— start PROVIDED DATA —

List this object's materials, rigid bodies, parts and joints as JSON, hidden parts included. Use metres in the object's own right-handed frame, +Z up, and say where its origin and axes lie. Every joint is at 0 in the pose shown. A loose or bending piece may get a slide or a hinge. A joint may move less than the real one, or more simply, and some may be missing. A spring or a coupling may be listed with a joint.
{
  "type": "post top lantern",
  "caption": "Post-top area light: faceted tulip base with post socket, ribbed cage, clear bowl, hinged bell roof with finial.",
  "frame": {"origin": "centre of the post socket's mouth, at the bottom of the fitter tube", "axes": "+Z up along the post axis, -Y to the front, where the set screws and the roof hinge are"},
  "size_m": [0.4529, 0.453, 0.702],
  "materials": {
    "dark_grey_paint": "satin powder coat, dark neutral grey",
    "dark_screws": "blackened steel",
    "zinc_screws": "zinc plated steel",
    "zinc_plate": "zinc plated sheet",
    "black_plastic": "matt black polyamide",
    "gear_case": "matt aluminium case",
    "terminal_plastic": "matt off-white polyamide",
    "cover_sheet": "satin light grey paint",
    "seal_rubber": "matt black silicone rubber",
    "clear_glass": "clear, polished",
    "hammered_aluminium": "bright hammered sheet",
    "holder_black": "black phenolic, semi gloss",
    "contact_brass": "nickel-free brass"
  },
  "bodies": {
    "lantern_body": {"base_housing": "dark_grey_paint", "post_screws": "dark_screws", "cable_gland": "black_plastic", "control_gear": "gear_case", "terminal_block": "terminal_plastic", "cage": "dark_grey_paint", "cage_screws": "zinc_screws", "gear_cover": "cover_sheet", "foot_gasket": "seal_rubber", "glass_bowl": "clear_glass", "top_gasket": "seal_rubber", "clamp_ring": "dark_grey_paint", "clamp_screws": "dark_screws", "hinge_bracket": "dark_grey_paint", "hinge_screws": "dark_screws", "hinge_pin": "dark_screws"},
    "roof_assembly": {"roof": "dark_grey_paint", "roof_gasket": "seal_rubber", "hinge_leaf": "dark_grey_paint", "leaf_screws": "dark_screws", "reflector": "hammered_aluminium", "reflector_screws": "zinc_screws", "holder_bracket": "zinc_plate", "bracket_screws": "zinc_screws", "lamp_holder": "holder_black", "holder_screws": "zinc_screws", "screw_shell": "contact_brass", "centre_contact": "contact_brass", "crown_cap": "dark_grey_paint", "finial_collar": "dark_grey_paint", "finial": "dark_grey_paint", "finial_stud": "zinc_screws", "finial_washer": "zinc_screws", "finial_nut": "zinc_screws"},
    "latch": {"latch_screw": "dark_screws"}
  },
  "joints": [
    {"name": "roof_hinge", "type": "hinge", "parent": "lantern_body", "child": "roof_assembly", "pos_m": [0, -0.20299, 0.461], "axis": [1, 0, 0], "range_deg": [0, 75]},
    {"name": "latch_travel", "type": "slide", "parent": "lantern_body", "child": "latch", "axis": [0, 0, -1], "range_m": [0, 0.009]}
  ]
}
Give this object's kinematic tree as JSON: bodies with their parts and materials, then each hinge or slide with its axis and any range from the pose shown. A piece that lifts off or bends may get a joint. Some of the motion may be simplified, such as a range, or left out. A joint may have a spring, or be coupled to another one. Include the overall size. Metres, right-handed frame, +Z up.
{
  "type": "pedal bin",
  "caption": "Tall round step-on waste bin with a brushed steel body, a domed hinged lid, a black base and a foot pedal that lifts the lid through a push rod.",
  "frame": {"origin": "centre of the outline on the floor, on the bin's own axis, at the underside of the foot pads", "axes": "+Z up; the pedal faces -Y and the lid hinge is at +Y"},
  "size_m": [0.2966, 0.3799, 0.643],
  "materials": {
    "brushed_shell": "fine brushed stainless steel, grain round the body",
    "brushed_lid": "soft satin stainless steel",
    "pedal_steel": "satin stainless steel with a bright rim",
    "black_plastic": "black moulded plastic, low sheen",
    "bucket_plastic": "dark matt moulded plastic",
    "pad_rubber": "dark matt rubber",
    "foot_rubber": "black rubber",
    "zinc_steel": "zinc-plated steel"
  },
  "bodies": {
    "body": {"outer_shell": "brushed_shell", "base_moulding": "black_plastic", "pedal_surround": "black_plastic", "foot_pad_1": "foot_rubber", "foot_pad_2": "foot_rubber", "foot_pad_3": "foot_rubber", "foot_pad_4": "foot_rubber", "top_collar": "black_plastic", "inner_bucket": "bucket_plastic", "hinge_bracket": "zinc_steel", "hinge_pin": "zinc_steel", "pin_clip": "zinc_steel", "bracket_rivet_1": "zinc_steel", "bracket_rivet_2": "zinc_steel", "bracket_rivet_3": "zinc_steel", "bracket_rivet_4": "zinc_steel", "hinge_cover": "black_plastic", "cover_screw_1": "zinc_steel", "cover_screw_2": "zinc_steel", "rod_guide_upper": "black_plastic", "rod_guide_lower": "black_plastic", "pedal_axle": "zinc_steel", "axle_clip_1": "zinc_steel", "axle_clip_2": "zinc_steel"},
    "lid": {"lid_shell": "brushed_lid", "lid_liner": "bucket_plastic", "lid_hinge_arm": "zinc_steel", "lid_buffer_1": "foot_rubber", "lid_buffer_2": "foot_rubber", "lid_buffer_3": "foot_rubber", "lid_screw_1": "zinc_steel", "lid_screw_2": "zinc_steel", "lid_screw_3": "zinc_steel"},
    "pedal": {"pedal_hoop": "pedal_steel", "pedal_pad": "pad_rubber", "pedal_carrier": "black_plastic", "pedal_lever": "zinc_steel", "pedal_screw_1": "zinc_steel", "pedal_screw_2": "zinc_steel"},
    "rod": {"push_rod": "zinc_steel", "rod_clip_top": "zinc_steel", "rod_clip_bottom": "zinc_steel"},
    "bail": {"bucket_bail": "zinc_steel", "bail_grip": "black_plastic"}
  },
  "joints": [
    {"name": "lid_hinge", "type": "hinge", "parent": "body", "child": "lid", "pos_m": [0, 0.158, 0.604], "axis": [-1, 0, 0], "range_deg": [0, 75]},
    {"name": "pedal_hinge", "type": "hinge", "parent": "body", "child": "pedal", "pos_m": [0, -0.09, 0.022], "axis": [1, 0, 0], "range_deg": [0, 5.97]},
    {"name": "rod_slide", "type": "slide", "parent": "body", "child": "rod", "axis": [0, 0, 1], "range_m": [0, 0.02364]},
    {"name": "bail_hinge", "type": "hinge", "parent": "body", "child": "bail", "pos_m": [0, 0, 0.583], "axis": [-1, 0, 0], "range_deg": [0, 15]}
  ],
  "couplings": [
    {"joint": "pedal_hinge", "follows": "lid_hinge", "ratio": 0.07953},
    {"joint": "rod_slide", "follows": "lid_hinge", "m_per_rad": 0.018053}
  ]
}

— end PROVIDED DATA —
— start PROVIDED DATA —

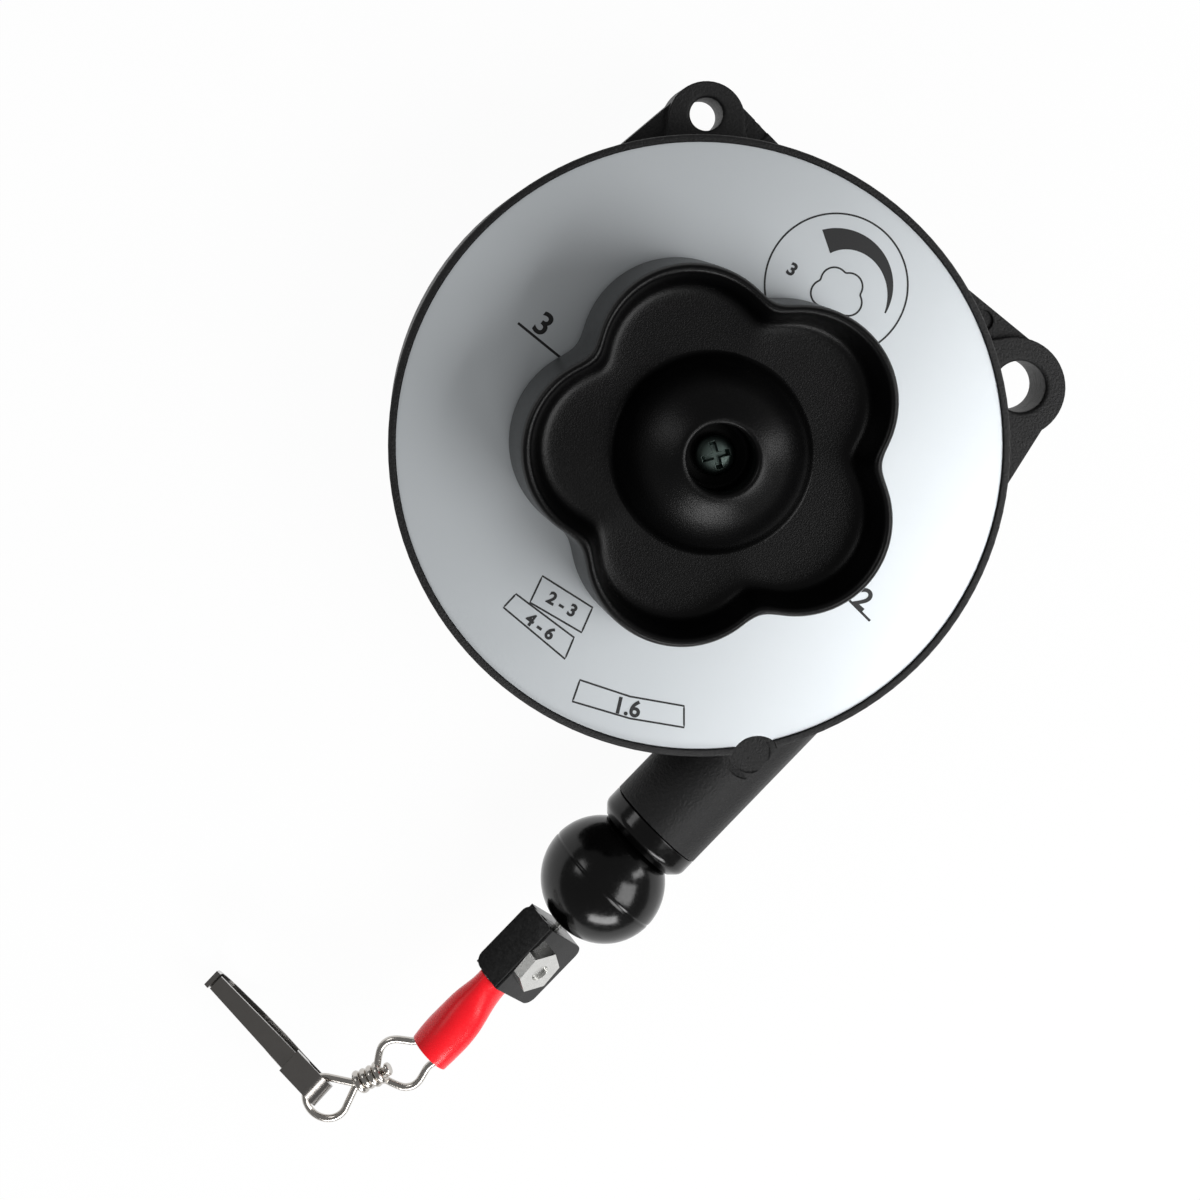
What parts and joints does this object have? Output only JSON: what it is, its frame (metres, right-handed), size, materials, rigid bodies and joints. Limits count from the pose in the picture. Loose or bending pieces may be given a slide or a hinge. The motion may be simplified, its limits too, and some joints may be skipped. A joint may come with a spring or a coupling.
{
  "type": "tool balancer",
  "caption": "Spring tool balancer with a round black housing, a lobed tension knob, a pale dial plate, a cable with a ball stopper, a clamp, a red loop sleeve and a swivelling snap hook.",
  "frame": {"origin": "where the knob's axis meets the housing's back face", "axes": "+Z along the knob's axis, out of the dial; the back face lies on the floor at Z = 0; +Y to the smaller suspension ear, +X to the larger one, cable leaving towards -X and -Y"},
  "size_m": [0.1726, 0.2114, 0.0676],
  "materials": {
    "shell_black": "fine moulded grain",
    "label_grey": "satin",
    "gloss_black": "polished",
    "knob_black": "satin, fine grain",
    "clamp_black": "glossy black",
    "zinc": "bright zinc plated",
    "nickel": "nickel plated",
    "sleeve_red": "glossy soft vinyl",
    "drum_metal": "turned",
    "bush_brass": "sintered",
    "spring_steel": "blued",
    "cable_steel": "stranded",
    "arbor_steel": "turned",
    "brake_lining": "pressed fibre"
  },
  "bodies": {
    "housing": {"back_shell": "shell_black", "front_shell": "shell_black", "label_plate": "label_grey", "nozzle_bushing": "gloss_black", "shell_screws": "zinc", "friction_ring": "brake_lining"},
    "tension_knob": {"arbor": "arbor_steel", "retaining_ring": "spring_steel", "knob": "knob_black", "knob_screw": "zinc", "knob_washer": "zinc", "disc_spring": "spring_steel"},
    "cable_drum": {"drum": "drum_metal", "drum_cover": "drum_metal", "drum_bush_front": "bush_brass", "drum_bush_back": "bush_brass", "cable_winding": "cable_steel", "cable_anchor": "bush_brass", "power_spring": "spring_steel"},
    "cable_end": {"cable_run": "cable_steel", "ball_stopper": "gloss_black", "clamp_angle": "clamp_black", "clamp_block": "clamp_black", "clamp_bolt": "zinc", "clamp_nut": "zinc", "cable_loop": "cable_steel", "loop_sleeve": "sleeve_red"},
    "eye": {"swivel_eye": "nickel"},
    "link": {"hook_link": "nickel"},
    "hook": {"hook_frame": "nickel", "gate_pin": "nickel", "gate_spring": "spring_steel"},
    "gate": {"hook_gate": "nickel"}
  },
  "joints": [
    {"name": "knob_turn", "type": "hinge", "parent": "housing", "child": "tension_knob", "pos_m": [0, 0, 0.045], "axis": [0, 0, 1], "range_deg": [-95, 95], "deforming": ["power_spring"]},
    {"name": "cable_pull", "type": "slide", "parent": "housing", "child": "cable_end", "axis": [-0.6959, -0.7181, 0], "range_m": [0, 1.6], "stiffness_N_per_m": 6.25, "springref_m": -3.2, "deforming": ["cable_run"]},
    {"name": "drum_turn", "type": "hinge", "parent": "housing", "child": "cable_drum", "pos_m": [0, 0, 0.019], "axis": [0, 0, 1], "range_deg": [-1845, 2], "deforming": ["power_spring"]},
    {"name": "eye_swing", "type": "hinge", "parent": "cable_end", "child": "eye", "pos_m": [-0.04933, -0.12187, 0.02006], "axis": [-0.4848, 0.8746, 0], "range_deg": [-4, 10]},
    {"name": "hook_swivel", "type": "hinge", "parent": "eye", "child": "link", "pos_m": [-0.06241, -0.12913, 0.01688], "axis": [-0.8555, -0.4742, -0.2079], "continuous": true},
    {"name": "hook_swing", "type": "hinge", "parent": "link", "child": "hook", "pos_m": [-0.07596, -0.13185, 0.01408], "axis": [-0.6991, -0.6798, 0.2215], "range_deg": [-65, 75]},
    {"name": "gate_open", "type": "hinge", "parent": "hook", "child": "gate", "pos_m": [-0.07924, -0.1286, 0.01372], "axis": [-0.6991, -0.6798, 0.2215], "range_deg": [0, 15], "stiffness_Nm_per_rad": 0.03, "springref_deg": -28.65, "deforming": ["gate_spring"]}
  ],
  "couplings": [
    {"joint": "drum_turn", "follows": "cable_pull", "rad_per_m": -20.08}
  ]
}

— end PROVIDED DATA —
— start PROVIDED DATA —

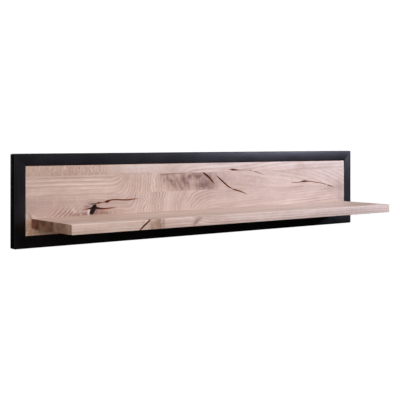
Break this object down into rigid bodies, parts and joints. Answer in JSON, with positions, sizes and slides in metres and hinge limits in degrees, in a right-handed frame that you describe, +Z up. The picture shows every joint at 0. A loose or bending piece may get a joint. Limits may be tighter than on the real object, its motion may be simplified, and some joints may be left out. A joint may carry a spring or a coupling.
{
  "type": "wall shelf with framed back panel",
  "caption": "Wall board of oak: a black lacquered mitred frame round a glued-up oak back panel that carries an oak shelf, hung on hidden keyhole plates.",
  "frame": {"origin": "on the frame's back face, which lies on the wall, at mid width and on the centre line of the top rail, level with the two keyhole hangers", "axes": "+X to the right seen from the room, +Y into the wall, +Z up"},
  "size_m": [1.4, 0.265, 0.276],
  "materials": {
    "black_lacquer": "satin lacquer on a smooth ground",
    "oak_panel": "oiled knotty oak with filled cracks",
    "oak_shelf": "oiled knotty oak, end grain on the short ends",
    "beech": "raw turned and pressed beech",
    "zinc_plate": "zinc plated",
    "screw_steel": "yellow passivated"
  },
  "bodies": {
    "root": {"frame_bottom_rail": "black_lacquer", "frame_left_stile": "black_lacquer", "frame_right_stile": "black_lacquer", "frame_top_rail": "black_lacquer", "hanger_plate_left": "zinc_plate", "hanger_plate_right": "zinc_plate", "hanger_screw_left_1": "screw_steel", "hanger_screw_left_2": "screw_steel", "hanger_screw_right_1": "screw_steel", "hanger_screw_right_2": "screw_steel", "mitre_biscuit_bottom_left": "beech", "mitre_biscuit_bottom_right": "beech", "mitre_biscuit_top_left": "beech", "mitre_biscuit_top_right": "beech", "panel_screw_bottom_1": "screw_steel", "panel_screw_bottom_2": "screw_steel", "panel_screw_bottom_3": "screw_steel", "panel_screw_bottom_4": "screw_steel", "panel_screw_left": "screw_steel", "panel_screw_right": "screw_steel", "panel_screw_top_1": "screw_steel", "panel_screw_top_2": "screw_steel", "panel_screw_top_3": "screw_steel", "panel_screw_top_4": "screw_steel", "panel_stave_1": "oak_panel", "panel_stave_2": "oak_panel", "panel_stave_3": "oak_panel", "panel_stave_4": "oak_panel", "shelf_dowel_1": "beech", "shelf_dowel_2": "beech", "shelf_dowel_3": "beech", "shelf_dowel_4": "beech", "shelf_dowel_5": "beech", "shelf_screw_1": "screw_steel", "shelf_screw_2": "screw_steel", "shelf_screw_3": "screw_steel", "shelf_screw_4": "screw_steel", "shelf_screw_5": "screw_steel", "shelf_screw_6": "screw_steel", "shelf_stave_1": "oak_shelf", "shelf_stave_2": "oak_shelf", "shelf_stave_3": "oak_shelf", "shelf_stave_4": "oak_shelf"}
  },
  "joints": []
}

— end PROVIDED DATA —

* REQUIREMENT *
Pull every line containing "lifts" from the material above.

* TASK OUTPUT *
Give this object's kinematic tree as JSON: bodies with their parts and materials, then each hinge or slide with its axis and any range from the pose shown. A piece that lifts off or bends may get a joint. Some of the motion may be simplified, such as a range, or left out. A joint may have a spring, or be coupled to another one. Include the overall size. Metres, right-handed frame, +Z up.
  "caption": "Tall round step-on waste bin with a brushed steel body, a domed hinged lid, a black base and a foot pedal that lifts the lid through a push rod.",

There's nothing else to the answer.